MichelleCouden1 · ‎03-06-2013

It doesn't like my code for sheet count. I've attached to error again for you. It finishes counting the PDFs but it is puzzled on how to give me a sheet count. Error is Sheet_count not defined. So wouldn't I need to write, sheet_count = arcpy.mapping.ListLayers.

Anonymous User · ‎03-06-2013

It doesn't like my code for sheet count. I've attached to error again for you. It finishes counting the PDFs but it is puzzled on how to give me a sheet count. Error is Sheet_count not defined. So wouldn't I need to write, sheet_count = arcpy.mapping.ListLayers.

Not sure if this is what was causing a problem, but it looks like the indentation was off judging by your prior example. I did not catch that the first time. Another thing that may be throwing an error is the the "sheet_count" variable has no max value because an empty list was created in the first place from the search cursor. This could be due to it not picking up any layers from your ListLayers().

import arcpy, os, sys
from os import path as p
from arcpy import mapping as m

#Make parameters for people to choose mxd and folder of PDFs to compare

mxdList = string.split(arcpy.GetParameterAsText(0), ";")
pdf_path = arcpy.GetParameterAsText(1)

report = {}

#Use Search Cursor to go through Attribuite Table to get Sheet number info

for mapDoc in mxdList:
    arcpy.AddMessage(mapDoc)
    mxd = arcpy.mapping.MapDocument(mapDoc)
    df = arcpy.mapping.ListLayers(mxd, "*,Traff Proj")[0]
    for lyr in m.ListLayers(mxd, "*, Grid"):
        if lyr.description == "*, Grid":
            max_list = []
            rows = arcpy.SearchCursor(lyr)
            for row in rows:
                max_list.append(row.Sheet_ID)

        else:
            arcpy.AddError('No Layers in %s match data source'%mapDoc)

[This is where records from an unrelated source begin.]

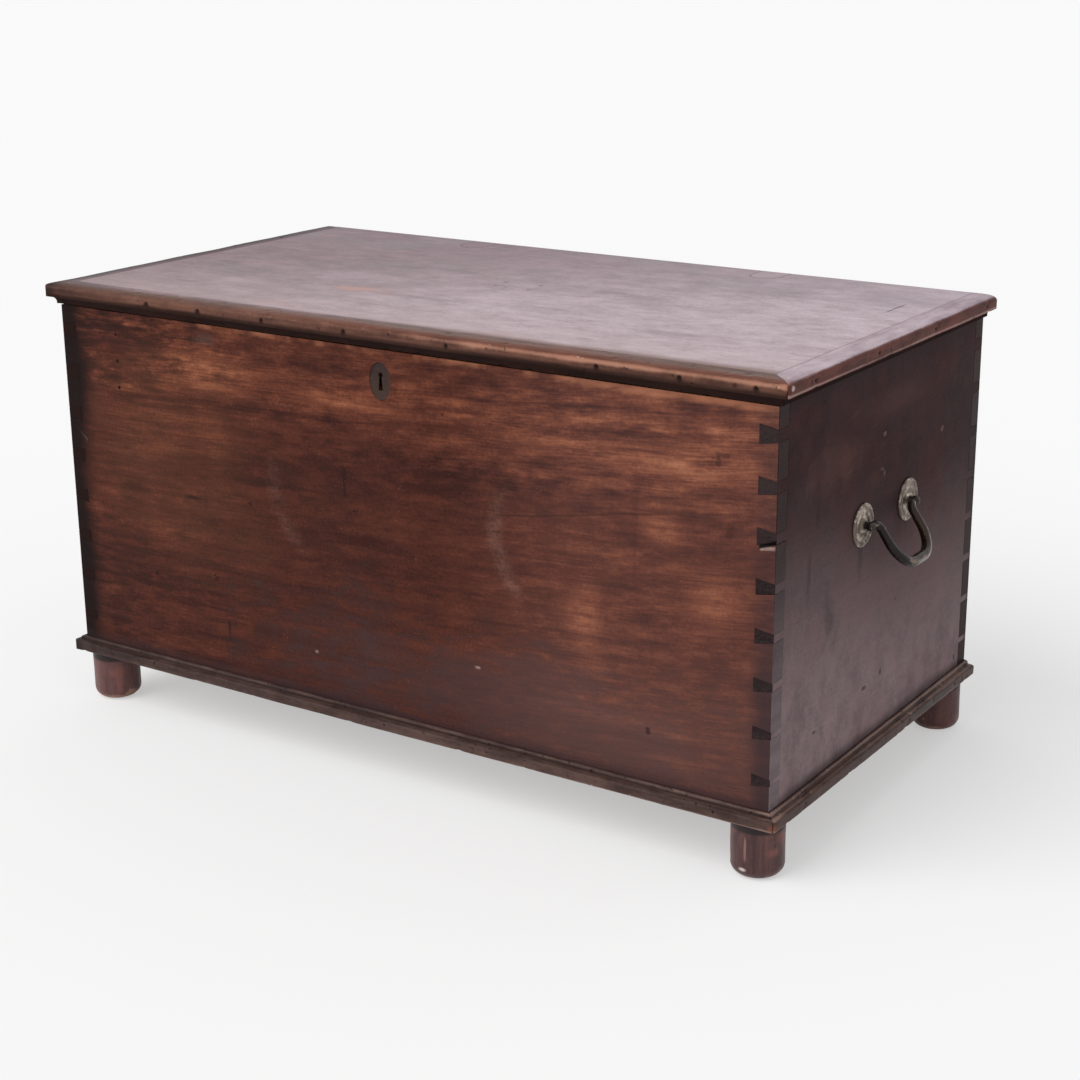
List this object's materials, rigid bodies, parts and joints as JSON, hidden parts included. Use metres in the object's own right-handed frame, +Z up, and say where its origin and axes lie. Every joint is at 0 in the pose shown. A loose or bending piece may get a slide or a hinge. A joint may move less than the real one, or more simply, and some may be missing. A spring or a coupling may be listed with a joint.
{
  "type": "sea chest",
  "caption": "Dovetailed plank sea chest on turned feet, with a moulded hinged lid, an oval escutcheon over its lock, a till inside and a drop handle at each end.",
  "frame": {"origin": "on the floor under the middle of the whole object, handles included", "axes": "+X along the front to the right, +Y from the front to the back, +Z up"},
  "size_m": [1.0992, 0.5518, 0.549],
  "materials": {
    "front_wood": "worn oil",
    "end_wood": "worn oil",
    "lid_wood": "worn wax",
    "moulding_wood": "worn wax",
    "patch_wood": "worn wax",
    "foot_wood": "worn oil",
    "inner_wood": "bare",
    "escutcheon_metal": "dark",
    "rose_metal": "dull",
    "iron": "dark"
  },
  "bodies": {
    "case": {"back_board": "front_wood", "base_moulding_front": "moulding_wood", "base_moulding_left": "moulding_wood", "base_moulding_nails": "iron", "base_moulding_right": "moulding_wood", "bottom_board_1": "inner_wood", "bottom_board_2": "inner_wood", "bottom_board_3": "inner_wood", "bottom_nails": "iron", "escutcheon": "escutcheon_metal", "foot_back_left": "foot_wood", "foot_back_right": "foot_wood", "foot_front_left": "foot_wood", "foot_front_right": "foot_wood", "front_board": "front_wood", "hinge_case_screws": "iron", "left_end_board": "end_wood", "left_handle_nuts": "iron", "left_handle_posts": "iron", "left_handle_roses": "rose_metal", "left_hinge_case_leaf": "iron", "left_hinge_pin": "iron", "lock_cap": "iron", "lock_cap_screws": "iron", "lock_case": "iron", "lock_key_pin": "iron", "lock_screws": "iron", "right_end_board": "end_wood", "right_handle_nuts": "iron", "right_handle_posts": "iron", "right_handle_roses": "rose_metal", "right_hinge_case_leaf": "iron", "right_hinge_pin": "iron", "till_bottom": "inner_wood", "till_nails": "iron", "till_side": "inner_wood"},
    "lid": {"hinge_lid_screws": "iron", "left_hinge_lid_leaf": "iron", "lid_board": "lid_wood", "lid_hinge_patches": "patch_wood", "lid_moulding_front": "moulding_wood", "lid_moulding_left": "moulding_wood", "lid_moulding_nails": "iron", "lid_moulding_right": "moulding_wood", "lid_strike": "iron", "lid_strike_screws": "iron", "right_hinge_lid_leaf": "iron"},
    "right_bail": {"right_handle_bail": "iron"},
    "left_bail": {"left_handle_bail": "iron"},
    "bolt": {"lock_bolt": "iron"}
  },
  "joints": [
    {"name": "lid_hinge", "type": "hinge", "parent": "case", "child": "lid", "pos_m": [0, 0.2709, 0.521], "axis": [-1, 0, 0], "range_deg": [0, 100]},
    {"name": "right_bail_swing", "type": "hinge", "parent": "case", "child": "right_bail", "pos_m": [0.5105, 0.0016, 0.3455], "axis": [0, -1, 0], "range_deg": [-36, 125]},
    {"name": "left_bail_swing", "type": "hinge", "parent": "case", "child": "left_bail", "pos_m": [-0.5105, 0.0016, 0.3455], "axis": [0, 1, 0], "range_deg": [-36, 125]},
    {"name": "bolt_slide", "type": "slide", "parent": "case", "child": "bolt", "axis": [1, 0, 0], "range_m": [0, 0.01]}
  ]
}
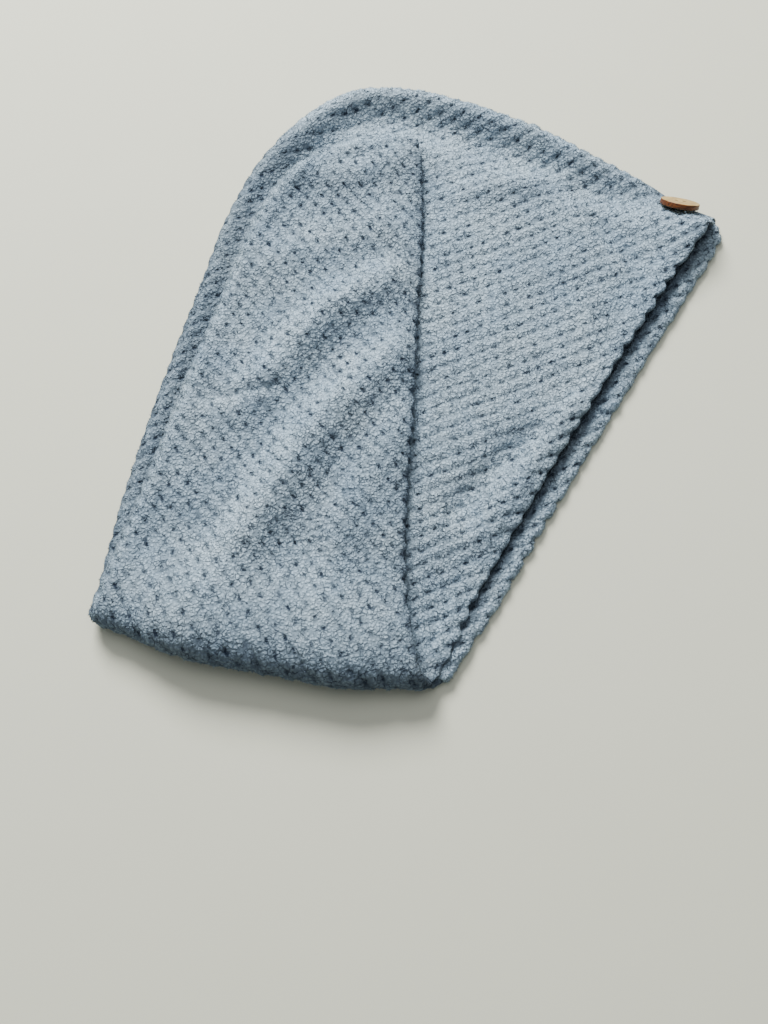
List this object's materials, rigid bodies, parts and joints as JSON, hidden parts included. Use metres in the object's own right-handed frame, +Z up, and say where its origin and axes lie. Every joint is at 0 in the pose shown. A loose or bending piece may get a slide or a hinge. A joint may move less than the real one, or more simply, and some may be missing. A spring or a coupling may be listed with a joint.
{
  "type": "hair towel",
  "caption": "Folded fleece hair towel: a hollow two-panel head pocket with its pointed tail turned back over it along one soft fold, and a round wooden button at the nape.",
  "frame": {"origin": "on the table, under the middle of the lying towel's box", "axes": "+Z up; the tail's straight edge runs along Y, with the crown towards +Y and the fold towards -Y; the nape and its button are at +X"},
  "size_m": [0.334, 0.3662, 0.0279],
  "materials": {
    "fleece": "thick coral fleece in small puffs, matt with a soft sheen",
    "wood": "light turned wood with a dark scorched edge, satin"
  },
  "bodies": {
    "root": {"left_panel": "fleece", "right_panel": "fleece", "button": "wood"}
  },
  "joints": []
}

        sheet_count = max(max_list)
        arcpy.AddMessage('Sheet count: %s'%sheet_count)
        print 'Sheet count: %s'%sheet_count
                
        page_list = []
        arcpy.env.workspace = ws = pdf_path
        for pdf_doc in arcpy.ListFiles('*.pdf'):
            page_list.append(int(''.join([i for i in pdf_doc.split('.')[0] if i.isdigit()])))
        page_count = max(page_list)
        arcpy.AddMessage('PDF page count: %s' page_count)
        if page_count == sheet_count:
            arcpy.AddMessage('%s Sheet Count matches number of pages in %s' %(mapDoc,pdf_doc))
        else:
            arcpy.AddMessage('%s Sheet Count does not match number of pages in %s' %(mapDoc,pdf_doc))

I am not sure about the PDF situation though now. I cannot really see the PDF's you are working with, nor the data and mxd's. Writing this tool may be more trouble than it is worth. If the whole reason you are doing this check in the first place is because you have to have a "single file PDF map book", ie all the DDP pages in one PDF and you have to have another situation where all the pages are in separate PDF's, I think it would be much easier to just write a script to export all DDP pages into a single file PDF and then split that into single pages. You could simply set up an iterator on each PDF and create a one page PDF for each page in the master map book. In doing that you could be sure that no matter what, you will have a page for each Sheet_ID.

MichelleCouden1 · ‎03-06-2013

I figured out the name not defined. Needed to make sheet_count = 0. It is giving me the correct PDF count in the folder. But it's not counting the sheets right. The one statement I got was "Sheet count does not match number of pages in Amarillo_Base_Map9.pdf" There are no pdfs inside the mxd. It should be getting the sheet count from the Sheet_ID field inside the mxd. The error code should be telling me "Sheet Count in mxd does not match PDF count created" Code is below:

import arcpy, os, sys, string
from os import path as p
from arcpy import mapping as m

#Make parameters for people to choose mxd and folder of PDFs to compare

mxdList = string.split(arcpy.GetParameterAsText(0), ";")
pdf_path = arcpy.GetParameterAsText(1)

#Use Search Cursor to go through Attribuite Table to get Sheet number info

sheet_count = 0
for mapDoc in mxdList:
    arcpy.AddMessage(mapDoc)
    mxd = arcpy.mapping.MapDocument(mapDoc)
    for lyr in m.ListLayers(mxd, "*, Grid"):
        if lyr.description == "*, Grid":
            max_list = []
            rows = arcpy.SearchCursor(lyr)
            for row in rows:
                max_list.append(row.Sheet_ID)
            sheet_count = max(max_list)
            arcpy.AddMessage('Sheet count: %s'%sheet_count)
            print 'Sheet count: %s'%sheet_count
        else:
            arcpy.AddError('No Layers in %s match data source'%mapDoc)
                
    page_list = []
    
    # List all PDF's in the pdf_path folder
    
    arcpy.env.workspace = ws = pdf_path
    for pdf_doc in arcpy.ListFiles('*.pdf'):
        page_list.append(int(''.join([i for i in pdf_doc.split('.')[0] if i.isdigit()])))
    page_count = max(page_list)
    arcpy.AddMessage('PDF Page Count: %s' %page_count)
    if page_count == sheet_count:
        arcpy.AddMessage('%s Sheet Count matches number of pages in %s' %(mapDoc,pdf_doc))
    else:
        arcpy.AddMessage('%s Sheet Count does not match number of pages in %s' %(mapDoc,pdf_doc))

MichelleCouden1 · ‎03-06-2013

I am actually doing process of elimination. It is the first part of the code that is not doing what we want it to do. I saved just the top part as another script. And I'm having it work the mxd and count the sheets and print the total. So far, its not doing either. It works, just doesn't print out a total number of sheets from that Grid layer.